=== Your goal ===
From the listing below, extract each line containing the string "that".

+--

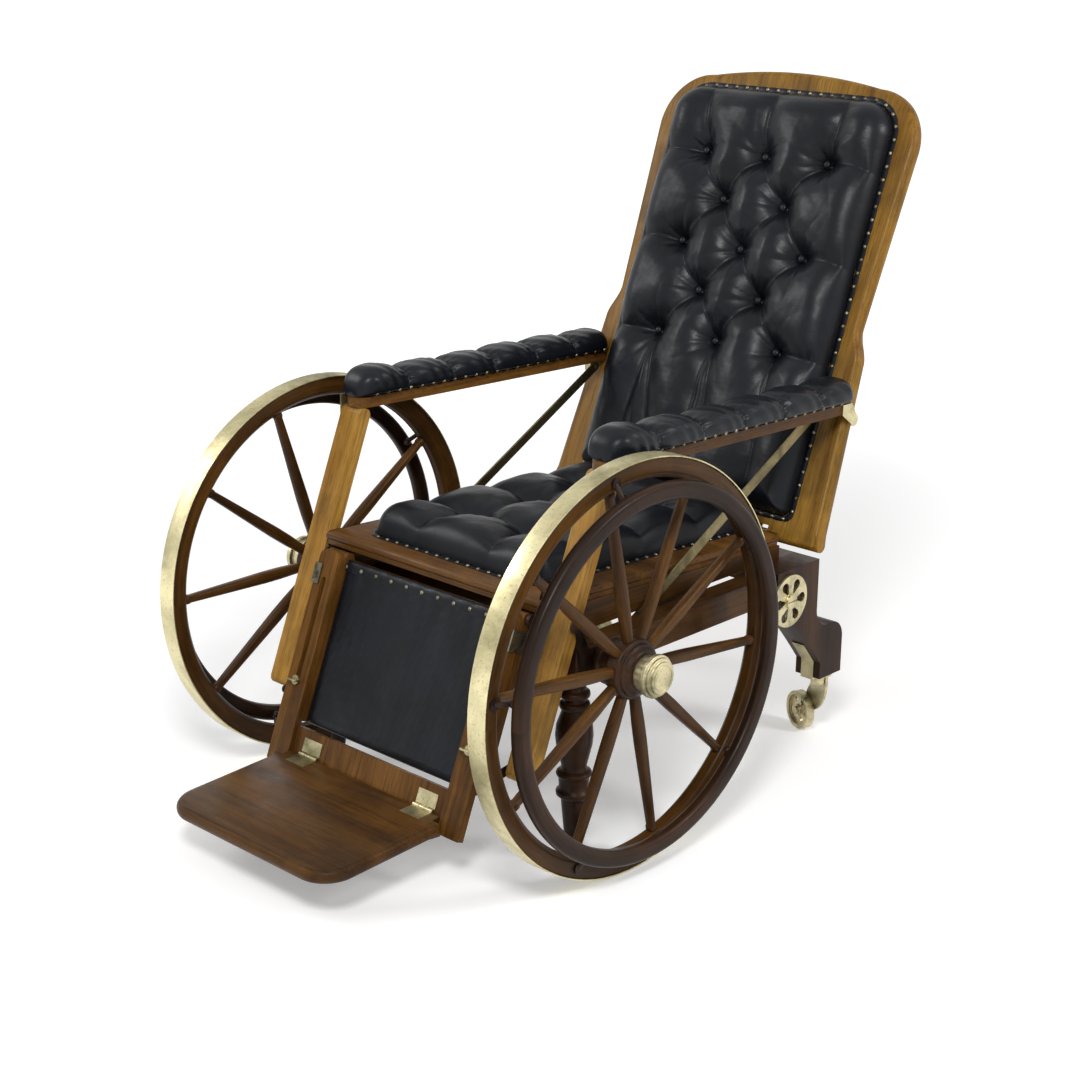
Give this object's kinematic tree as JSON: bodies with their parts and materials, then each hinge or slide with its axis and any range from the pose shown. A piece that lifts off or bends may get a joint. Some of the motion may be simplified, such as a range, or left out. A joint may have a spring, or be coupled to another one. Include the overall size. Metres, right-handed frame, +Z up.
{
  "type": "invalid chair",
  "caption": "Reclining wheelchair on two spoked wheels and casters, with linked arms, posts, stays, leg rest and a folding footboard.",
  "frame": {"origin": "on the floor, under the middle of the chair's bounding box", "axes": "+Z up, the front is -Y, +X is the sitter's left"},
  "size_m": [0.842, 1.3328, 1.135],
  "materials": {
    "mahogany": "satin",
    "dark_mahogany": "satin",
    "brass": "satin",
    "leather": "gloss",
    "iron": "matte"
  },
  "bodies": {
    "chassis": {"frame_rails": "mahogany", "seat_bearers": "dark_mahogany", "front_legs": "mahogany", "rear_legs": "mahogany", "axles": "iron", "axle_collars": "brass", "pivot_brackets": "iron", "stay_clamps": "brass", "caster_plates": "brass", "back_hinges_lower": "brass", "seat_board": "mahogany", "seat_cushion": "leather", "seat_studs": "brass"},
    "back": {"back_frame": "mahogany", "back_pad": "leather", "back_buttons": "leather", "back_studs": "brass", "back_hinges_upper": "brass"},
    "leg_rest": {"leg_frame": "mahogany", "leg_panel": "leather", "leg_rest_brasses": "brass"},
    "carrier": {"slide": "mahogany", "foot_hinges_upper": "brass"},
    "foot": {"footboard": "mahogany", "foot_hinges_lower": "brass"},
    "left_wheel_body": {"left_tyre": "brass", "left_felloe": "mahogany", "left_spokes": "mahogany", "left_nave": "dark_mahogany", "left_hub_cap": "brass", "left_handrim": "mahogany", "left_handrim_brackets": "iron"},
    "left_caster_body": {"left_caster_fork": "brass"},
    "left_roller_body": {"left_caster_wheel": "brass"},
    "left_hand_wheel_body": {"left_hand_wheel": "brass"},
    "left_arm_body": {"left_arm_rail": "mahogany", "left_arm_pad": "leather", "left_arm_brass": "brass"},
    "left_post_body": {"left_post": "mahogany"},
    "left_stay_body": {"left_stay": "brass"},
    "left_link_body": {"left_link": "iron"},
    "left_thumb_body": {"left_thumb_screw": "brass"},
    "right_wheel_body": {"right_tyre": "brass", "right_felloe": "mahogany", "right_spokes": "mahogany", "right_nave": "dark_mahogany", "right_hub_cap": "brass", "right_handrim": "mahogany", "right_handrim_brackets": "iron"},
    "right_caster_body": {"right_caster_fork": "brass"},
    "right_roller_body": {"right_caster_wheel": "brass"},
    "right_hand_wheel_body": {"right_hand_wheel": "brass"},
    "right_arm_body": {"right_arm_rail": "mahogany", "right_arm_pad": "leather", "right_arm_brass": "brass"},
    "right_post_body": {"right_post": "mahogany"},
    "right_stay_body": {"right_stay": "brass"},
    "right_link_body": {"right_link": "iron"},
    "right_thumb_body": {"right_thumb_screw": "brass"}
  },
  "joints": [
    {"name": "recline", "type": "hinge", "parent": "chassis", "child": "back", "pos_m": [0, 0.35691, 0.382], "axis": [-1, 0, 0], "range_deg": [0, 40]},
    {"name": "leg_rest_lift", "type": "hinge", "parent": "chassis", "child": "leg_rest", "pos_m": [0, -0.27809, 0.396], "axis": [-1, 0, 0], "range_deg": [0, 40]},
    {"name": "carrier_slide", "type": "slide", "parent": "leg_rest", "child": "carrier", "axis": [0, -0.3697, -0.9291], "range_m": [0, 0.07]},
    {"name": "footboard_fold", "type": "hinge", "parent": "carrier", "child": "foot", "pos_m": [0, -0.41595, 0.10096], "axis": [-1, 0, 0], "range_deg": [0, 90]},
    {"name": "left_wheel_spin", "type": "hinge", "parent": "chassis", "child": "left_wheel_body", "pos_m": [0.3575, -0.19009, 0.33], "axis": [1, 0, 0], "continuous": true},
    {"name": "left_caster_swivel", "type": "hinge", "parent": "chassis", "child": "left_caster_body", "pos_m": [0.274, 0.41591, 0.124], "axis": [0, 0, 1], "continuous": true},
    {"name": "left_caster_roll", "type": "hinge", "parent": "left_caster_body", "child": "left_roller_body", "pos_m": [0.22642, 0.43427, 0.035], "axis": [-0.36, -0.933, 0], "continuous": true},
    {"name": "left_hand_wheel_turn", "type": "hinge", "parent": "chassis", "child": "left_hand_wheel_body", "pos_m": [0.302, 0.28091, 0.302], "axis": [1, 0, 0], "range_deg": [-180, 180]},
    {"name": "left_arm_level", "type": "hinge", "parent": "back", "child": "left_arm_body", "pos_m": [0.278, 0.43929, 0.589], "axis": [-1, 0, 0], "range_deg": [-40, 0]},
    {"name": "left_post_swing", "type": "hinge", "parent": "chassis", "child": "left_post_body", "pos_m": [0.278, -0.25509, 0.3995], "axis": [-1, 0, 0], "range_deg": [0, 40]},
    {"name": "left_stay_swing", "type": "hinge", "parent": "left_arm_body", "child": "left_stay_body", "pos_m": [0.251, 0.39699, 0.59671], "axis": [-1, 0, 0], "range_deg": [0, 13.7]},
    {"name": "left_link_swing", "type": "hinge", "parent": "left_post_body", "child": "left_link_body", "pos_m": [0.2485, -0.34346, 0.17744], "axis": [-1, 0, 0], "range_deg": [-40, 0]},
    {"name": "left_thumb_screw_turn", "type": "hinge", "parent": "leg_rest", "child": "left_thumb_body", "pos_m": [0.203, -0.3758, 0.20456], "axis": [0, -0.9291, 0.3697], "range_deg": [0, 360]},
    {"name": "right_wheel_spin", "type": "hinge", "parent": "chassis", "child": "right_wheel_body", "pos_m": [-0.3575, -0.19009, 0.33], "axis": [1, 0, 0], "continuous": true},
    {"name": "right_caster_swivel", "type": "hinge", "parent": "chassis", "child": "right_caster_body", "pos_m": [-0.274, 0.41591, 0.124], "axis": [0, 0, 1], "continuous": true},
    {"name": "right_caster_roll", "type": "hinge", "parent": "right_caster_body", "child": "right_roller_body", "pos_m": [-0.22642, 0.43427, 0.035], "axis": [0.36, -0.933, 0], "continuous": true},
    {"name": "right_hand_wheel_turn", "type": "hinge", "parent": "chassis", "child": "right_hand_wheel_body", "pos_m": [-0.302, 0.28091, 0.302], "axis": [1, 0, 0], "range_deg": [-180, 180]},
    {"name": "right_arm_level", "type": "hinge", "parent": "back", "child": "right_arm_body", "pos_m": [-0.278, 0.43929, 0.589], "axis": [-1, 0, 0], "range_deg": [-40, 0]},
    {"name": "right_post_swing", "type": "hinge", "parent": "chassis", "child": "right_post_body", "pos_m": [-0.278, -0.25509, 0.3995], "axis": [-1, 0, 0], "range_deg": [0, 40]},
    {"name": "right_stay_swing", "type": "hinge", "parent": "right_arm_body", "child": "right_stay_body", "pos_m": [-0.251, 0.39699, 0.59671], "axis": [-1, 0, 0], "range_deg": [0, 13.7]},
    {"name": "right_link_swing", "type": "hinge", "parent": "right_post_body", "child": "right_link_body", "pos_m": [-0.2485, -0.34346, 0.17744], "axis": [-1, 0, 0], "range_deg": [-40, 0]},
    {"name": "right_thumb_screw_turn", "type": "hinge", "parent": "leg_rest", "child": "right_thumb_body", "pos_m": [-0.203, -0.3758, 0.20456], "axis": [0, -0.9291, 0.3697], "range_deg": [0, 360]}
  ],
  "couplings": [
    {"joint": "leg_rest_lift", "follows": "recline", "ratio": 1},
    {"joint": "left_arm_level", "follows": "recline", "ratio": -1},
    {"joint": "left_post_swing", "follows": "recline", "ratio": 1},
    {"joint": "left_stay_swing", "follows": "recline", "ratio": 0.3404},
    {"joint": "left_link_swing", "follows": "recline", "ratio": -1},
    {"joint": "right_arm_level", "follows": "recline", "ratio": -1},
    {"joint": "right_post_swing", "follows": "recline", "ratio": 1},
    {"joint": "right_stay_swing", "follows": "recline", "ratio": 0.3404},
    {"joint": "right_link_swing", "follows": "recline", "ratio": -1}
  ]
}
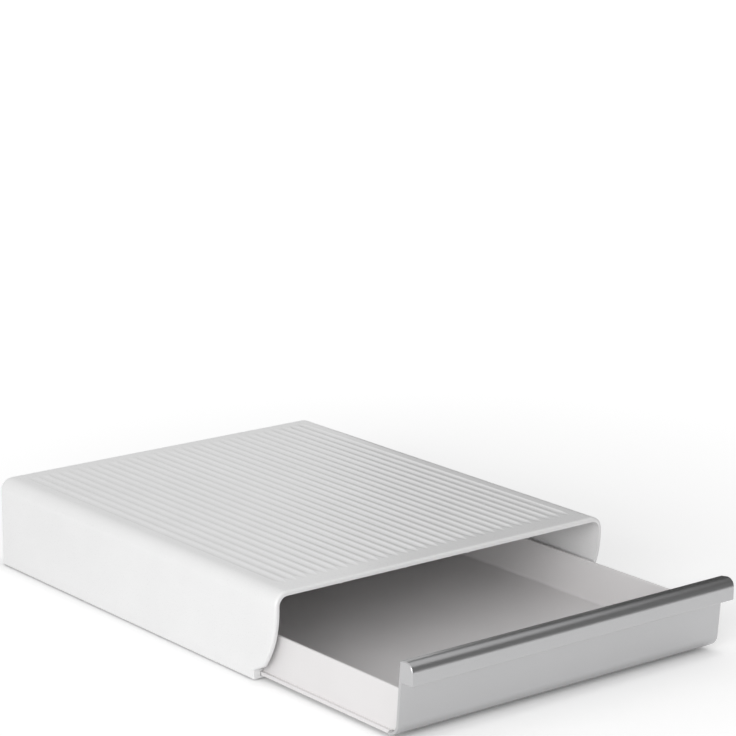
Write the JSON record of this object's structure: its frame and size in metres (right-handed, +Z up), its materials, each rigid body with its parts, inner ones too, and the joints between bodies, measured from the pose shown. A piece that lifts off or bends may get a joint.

+--

=== Result ===
Give this object's kinematic tree as JSON: bodies with their parts and materials, then each hinge or slide with its axis and any range from the pose shown. A piece that lifts off or bends may get a joint. Some of the motion may be simplified, such as a range, or left out. A joint may have a spring, or be coupled to another one. Include the overall size. Metres, right-handed frame, +Z up.
Write the JSON record of this object's structure: its frame and size in metres (right-handed, +Z up), its materials, each rigid body with its parts, inner ones too, and the joints between bodies, measured from the pose shown. A piece that lifts off or bends may get a joint.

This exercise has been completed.